The transformational approach is more egalitarian and relies on offering personalised support and encouragement to each team member. An important part of the transformational approach is to take the time to understand what the needs and motivations of team members are and to align them with the goals of the organisation. 

This leadership style works well in virtual environments and is a good fit for the new dynamics at play. Being supportive, genuine, passionate and trustworthy are all key characteristics of transformational leaders. 

Choosing the right method of communication 

The ability to communicate effectively is a vital skill for any leader, but in the virtual world, the way you choose to communicate becomes far more important. With in-person communication no longer possible, you have to choose the right way to get your message across, and that depends on what you want to say.   

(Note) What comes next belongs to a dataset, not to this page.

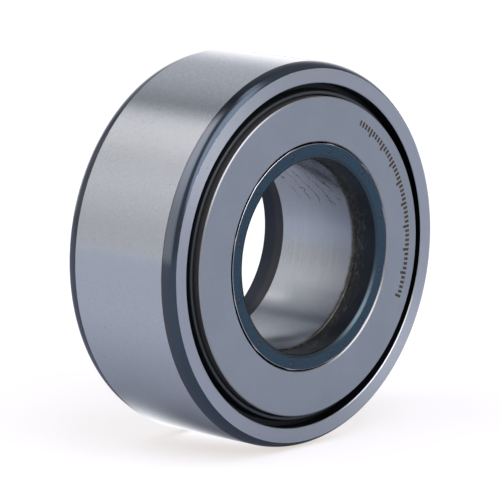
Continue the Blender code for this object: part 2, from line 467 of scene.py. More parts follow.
# Colours
TREAD_STEEL = (0.64, 0.65, 0.665)
SIDE_STEEL = (0.635, 0.647, 0.675)
WASHER_STEEL = (0.492, 0.515, 0.545)
BORE_STEEL = (0.58, 0.59, 0.61)
RIM_STEEL = (0.70, 0.67, 0.66)
# Near-black painted shade for the outer ring's recess
RECESS_SHADE_STEEL = (0.035, 0.035, 0.042)
OXIDE_LILAC = (0.108, 0.111, 0.131)
OXIDE_BLUE = (0.088, 0.108, 0.135)
INNER_BLUE = (0.067, 0.124, 0.163)
INNER_BROWN = (0.082, 0.102, 0.125)
# The relief's own near-black, also used as painted shade on the washers' bore chamfer and the inner ring's rim
# wall
RELIEF_BLACK_AND_SHADE = (0.040, 0.046, 0.058)
# Painted shade for the lower part of the front relief
RELIEF_LOW_SHADE = (0.012, 0.013, 0.017)
MOUTH_TEAL = (0.072, 0.098, 0.112)
WASHER_RIM_STEEL = (0.26, 0.255, 0.26)
CHAMFER_STEEL = (0.475, 0.455, 0.44)
MARK_DARK = (0.10, 0.095, 0.09)
PUNCH_DARK = (0.05, 0.055, 0.065)
PUNCH_PALE = (0.115, 0.125, 0.145)
THREAD_GREY = (0.13, 0.13, 0.125)
RELIEF_REAR = (0.043, 0.048, 0.060)
RELIEF_BROWN = (0.064, 0.064, 0.069)
# Painted shade over the bore's front half
FRONT_SHADE_GREY = (0.255, 0.28, 0.335)
# Painted dark reflection and painted shade in the bore
DARK_REFLECTION_GREY = (0.175, 0.195, 0.235)
OIL_OLIVE = (0.105, 0.095, 0.068)
STAIN_TAN = (0.40, 0.35, 0.27)
ETCH_BRONZE = (0.135, 0.098, 0.064)
PIT_GREY = (0.16, 0.16, 0.17)
PIT_PALE = (0.20, 0.20, 0.18)
SEAL_BLACK = ((0.008, 0.009, 0.010), (0.016, 0.018, 0.020))
# A painted highlight for the seal ridge
SEAL_RIDGE_HIGHLIGHT = ((0.030, 0.034, 0.037), (0.052, 0.058, 0.063))
CAGE_BROWN = ((0.045, 0.043, 0.04), (0.085, 0.08, 0.07))
NEEDLE_STEEL = (0.70, 0.71, 0.73)

# A pair below says where a pattern is absent and where it is full, as Nodes.step takes it.
# Lengths and places are in millimetres.
TINT_STEP = (0.3, 0.7)

# Outer ring: the blued edge's borders, dust on the upper side, one faint stain, pits, and where the painted
# shade of the recess begins
BORDER_WOBBLE = 0.12
BORDER_SOFT = 0.02
EDGE_BORDER = HALF_RING - EDGE_LENGTH
EDGE_FOOT = OUTER_RADIUS - EDGE_DROP
TREAD_BORDER = (OUTER_RADIUS - 0.3, OUTER_RADIUS - 0.1)
SIDE_BORDER = (EDGE_FOOT + 0.3, EDGE_FOOT + 0.05)
RECESS_BORDER = (FACE_INNER_RADIUS - 0.12, FACE_INNER_RADIUS - 0.2)
TREAD_GRAIN = 0.07
DUST_GRAIN = 0.1
DUST_HEIGHT = (22.0, 34.0)
SPECK_HEIGHT = (34.0, 38.5)
STAIN_PLACE = (-30.5, 5.0, 25.5)
STAIN_REACH = (10.0, 3.0)
STAIN_SPECKS = (0.6, 0.68)
STAIN_STRENGTH = 0.6
PIT_STRENGTH = 0.75
OXIDE_CHANGE = (0.35, 0.7)
OXIDE_RAGGED = 0.15
OXIDE_GRAIN = 0.07
TREAD_ROUGHNESS = 0.22
SIDE_ROUGHNESS = 0.34
OXIDE_ROUGHNESS = 0.16
TREAD_ANISOTROPY = 0.88
SIDE_ANISOTROPY = 0.8
TURNING_BUMP = 2.5

# The scale on the front washer: its radii, arc and pitch, a stroke's half width as a share of the pitch,
# and how much shorter the strokes between every fifth one are
MARK_INNER = 28.9
MARK_OUTER = 30.7
MARK_FROM = math.radians(-25.0)
MARK_TO = math.radians(60.0)
MARK_PITCH = math.radians(1.9)
MARK_STROKE = 0.29
MARK_GROUP = 5.0
MARK_SHORTER = 0.6
MARK_DEPTH = 0.05
MARK_WEAR = (0.1, 0.42)

# Washers: scratches that run two ways, where the chamfers and the rim begin, and how deep the painted shade on
# the bore chamfer starts
SCRATCH_ALONG = 0.07
SCRATCH_ACROSS = 2.3
SCRATCH_SOFT = 0.06
SCRATCH_SHARE = 0.27
SCRATCH_TURNS = (1.1, 2.0)
SCRATCH_STRENGTH = 0.3
WASHER_PIT_STRENGTH = 0.6
GROOVE_DEPTH = (HALF_WIDTH - 0.2, HALF_WIDTH - 0.28)
BORE_CHAMFER_OUTER = SEAT_RADIUS + WASHER_BORE_CHAMFER
BORE_CHAMFER = (BORE_CHAMFER_OUTER + 0.07, BORE_CHAMFER_OUTER + 0.03)
WASHER_RIM = (WASHER_RADIUS - 0.1, WASHER_RADIUS - 0.03)
WASHER_CHAMFER = (WASHER_RADIUS - 0.24, WASHER_RADIUS - 0.2)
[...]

  • Email: Emails are useful for some detailed messages, project requests and anything you may need a record of later on. However, you lose the tone and body language. An email doesn’t always land as intended.
  • Video: In-person communication may not be possible with remote teams, but face-to-face meetings via video conferencing applications are the next best thing. Most people are visual learners, so video calls can help with understanding and engagement. However, be selective about the meetings you call and only invite those who need to be present – Zoom fatigue is real!
  • Phone: Even with the digital platforms we have at our disposal, phone calls still have a place. They’re well suited to more formal or sensitive conversations that can no longer take place in person. Plus its easier to get a sense of how a message lands when we have a verbal conversation.
  • Instant messaging: Apps like Google Chat and Slack and great for quick, informal chats with your team on their level. If you’re looking for a project status update, want to coordinate schedules or quickly check in with your team, instant messaging is the way to go. 

Defaulting to trust over control

The virtual world can push leaders in one of two ways. The lack of visibility of your teams can prompt some leaders to seek more control, with tracking software and other tools allowing you to monitor everything from working hours to email activity. However, if you respect your team and care about their wellbeing and morale, I’d advise against this approach. Also you hopefully have more productive things to do with your time!

In my opinion, the best way to measure employee performance in the virtual world is through outcomes and goal completion. Specifically, measurable KPIs are crucial, as they help workers stay on track and enable you to identify any issues before they become something more serious. 

Leading with empathy and making yourself available

When your teams work from home, some employees can have a hard time feeling supported. This is particularly true of new starters, who may not get the chance to meet their colleagues or manager in person.


If you’re faced with a physically detached virtual environment, it’s important to lead with empathy. Taking the time to check in with your team individually and getting to know them on a personal level can help eliminate the sense of isolation they may feel and create a shared sense of understanding. 

Being open about your availability, scheduling one-on-one check-in meetings and taking the time to acknowledge everyone will also create a sense of humanity and help virtual workers feel like they’re part of the team. 

Facilitating team bonding

In the virtual world, we miss out on the water cooler chats and impromptu catchups that help to create bonds and build culture. The sometimes awkward nature of virtual meetings means the tendency is to get down to business without the preamble and chit-chat that might otherwise come in person.

As a good leader, it’s your job to try and replicate these morale-boosting interactions virtually. Assigning pairs of employees to have informal virtual chats during work hours, starting meetings early to encourage conversations about non-work topics and arranging in-person activities can all help to fill the void that today’s virtual workplaces can create.